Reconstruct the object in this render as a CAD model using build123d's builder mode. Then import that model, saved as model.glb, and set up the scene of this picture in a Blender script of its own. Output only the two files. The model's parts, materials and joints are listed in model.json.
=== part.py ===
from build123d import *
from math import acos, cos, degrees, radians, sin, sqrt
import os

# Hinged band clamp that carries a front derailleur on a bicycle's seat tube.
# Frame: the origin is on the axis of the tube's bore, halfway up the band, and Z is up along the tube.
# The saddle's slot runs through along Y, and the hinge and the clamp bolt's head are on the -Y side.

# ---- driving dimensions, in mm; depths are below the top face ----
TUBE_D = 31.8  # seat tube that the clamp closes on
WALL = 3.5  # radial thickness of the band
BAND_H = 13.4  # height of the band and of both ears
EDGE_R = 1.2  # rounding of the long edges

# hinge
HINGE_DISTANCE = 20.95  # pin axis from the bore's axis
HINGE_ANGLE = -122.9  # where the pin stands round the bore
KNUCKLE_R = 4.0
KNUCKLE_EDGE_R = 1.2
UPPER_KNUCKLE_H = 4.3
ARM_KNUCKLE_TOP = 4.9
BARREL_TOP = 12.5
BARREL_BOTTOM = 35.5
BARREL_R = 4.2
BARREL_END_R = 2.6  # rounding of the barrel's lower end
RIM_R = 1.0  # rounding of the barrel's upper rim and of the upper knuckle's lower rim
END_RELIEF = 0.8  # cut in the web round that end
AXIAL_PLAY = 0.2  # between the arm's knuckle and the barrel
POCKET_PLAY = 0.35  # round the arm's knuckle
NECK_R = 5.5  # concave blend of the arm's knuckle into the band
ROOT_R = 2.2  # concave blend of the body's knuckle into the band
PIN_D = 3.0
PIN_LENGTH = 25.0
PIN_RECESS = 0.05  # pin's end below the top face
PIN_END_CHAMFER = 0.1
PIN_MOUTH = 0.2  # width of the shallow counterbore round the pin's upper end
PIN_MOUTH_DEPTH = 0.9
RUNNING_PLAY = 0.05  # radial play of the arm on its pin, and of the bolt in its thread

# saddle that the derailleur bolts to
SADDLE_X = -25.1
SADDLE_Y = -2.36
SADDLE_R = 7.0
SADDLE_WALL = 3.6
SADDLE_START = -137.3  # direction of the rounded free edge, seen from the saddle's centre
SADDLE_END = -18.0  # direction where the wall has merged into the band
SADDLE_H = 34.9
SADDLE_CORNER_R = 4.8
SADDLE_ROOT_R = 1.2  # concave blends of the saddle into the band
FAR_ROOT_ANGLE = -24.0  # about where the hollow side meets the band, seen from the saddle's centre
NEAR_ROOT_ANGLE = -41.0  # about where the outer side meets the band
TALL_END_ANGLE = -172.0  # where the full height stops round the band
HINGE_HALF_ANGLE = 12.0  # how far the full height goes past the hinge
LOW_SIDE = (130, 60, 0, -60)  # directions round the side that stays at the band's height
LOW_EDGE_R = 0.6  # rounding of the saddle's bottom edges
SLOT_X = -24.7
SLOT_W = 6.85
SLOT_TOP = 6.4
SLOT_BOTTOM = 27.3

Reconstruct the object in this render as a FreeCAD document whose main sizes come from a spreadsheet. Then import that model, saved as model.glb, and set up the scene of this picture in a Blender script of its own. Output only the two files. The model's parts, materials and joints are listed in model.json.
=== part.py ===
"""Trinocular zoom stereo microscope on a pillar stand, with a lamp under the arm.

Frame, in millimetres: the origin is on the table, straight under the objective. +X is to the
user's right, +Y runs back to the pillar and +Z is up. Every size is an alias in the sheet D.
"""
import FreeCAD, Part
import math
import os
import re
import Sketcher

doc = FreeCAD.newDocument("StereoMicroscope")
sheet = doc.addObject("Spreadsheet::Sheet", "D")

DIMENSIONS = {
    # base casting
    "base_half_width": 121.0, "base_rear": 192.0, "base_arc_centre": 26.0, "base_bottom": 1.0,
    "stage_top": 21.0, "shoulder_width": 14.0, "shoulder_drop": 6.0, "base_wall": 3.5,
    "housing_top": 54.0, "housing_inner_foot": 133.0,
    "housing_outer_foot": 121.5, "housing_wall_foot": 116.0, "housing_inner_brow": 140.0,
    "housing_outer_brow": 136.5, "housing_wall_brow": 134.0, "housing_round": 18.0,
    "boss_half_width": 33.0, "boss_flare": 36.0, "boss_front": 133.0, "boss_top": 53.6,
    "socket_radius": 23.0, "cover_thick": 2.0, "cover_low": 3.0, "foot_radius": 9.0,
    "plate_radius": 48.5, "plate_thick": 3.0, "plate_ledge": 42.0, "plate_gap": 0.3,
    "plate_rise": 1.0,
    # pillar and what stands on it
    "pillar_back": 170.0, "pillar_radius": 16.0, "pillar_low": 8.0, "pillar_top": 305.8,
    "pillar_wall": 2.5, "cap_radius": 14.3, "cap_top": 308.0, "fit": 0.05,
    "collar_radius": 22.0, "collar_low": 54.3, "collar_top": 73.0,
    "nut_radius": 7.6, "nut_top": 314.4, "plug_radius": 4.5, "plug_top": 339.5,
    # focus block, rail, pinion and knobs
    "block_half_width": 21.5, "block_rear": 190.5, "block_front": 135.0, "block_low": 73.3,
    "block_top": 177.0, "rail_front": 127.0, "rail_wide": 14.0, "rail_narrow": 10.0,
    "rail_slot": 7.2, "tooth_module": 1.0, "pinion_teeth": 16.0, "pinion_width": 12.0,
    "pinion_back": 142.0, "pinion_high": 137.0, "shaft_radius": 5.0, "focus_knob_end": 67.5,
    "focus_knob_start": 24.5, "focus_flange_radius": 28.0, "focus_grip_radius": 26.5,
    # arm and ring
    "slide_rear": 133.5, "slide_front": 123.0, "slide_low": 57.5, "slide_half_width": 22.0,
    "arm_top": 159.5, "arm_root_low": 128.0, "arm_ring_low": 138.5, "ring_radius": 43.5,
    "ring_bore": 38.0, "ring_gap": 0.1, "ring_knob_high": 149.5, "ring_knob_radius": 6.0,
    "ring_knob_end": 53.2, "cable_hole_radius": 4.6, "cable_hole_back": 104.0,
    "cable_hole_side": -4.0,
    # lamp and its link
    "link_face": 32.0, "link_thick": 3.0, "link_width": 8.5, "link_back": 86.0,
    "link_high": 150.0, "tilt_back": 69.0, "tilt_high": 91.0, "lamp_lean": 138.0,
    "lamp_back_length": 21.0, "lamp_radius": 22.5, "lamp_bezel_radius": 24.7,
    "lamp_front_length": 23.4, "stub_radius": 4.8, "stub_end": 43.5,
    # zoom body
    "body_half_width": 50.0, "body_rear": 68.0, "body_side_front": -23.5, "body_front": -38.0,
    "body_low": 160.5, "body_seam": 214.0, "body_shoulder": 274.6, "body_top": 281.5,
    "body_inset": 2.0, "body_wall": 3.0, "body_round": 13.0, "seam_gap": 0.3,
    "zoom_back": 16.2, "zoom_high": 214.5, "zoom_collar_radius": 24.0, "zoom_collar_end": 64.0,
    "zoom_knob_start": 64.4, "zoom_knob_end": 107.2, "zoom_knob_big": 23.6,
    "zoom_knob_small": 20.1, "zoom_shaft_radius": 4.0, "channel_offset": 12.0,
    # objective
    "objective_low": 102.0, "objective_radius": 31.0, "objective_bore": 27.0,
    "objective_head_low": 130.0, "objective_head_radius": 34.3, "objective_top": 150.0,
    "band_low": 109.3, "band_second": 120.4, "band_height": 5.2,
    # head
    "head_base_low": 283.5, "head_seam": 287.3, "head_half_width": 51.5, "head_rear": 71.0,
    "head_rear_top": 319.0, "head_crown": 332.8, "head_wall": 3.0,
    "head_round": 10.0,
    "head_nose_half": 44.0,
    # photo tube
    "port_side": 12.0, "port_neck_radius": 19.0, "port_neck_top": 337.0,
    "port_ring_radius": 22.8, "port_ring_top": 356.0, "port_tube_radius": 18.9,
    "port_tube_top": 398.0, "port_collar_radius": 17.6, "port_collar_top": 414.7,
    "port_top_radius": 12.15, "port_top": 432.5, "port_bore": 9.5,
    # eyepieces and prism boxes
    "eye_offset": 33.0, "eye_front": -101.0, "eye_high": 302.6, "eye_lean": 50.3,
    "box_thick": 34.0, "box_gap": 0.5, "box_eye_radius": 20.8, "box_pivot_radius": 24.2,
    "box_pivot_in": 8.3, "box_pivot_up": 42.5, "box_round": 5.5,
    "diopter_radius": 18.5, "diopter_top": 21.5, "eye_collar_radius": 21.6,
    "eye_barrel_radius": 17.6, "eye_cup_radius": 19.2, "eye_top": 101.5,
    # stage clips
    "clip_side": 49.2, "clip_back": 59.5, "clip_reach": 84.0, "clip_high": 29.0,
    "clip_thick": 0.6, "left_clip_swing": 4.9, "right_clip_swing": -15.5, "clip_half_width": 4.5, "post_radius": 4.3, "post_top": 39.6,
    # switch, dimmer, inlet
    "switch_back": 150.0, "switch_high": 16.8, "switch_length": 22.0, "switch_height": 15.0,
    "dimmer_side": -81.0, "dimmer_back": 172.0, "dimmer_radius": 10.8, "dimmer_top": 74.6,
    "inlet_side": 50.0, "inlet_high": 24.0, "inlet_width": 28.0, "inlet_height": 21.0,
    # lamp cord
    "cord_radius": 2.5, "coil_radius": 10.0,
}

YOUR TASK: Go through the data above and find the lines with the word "files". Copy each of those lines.

FINISHED TASK:
Reconstruct the object in this render as a CAD model using build123d's builder mode. Then import that model, saved as model.glb, and set up the scene of this picture in a Blender script of its own. Output only the two files. The model's parts, materials and joints are listed in model.json.
Reconstruct the object in this render as a FreeCAD document whose main sizes come from a spreadsheet. Then import that model, saved as model.glb, and set up the scene of this picture in a Blender script of its own. Output only the two files. The model's parts, materials and joints are listed in model.json.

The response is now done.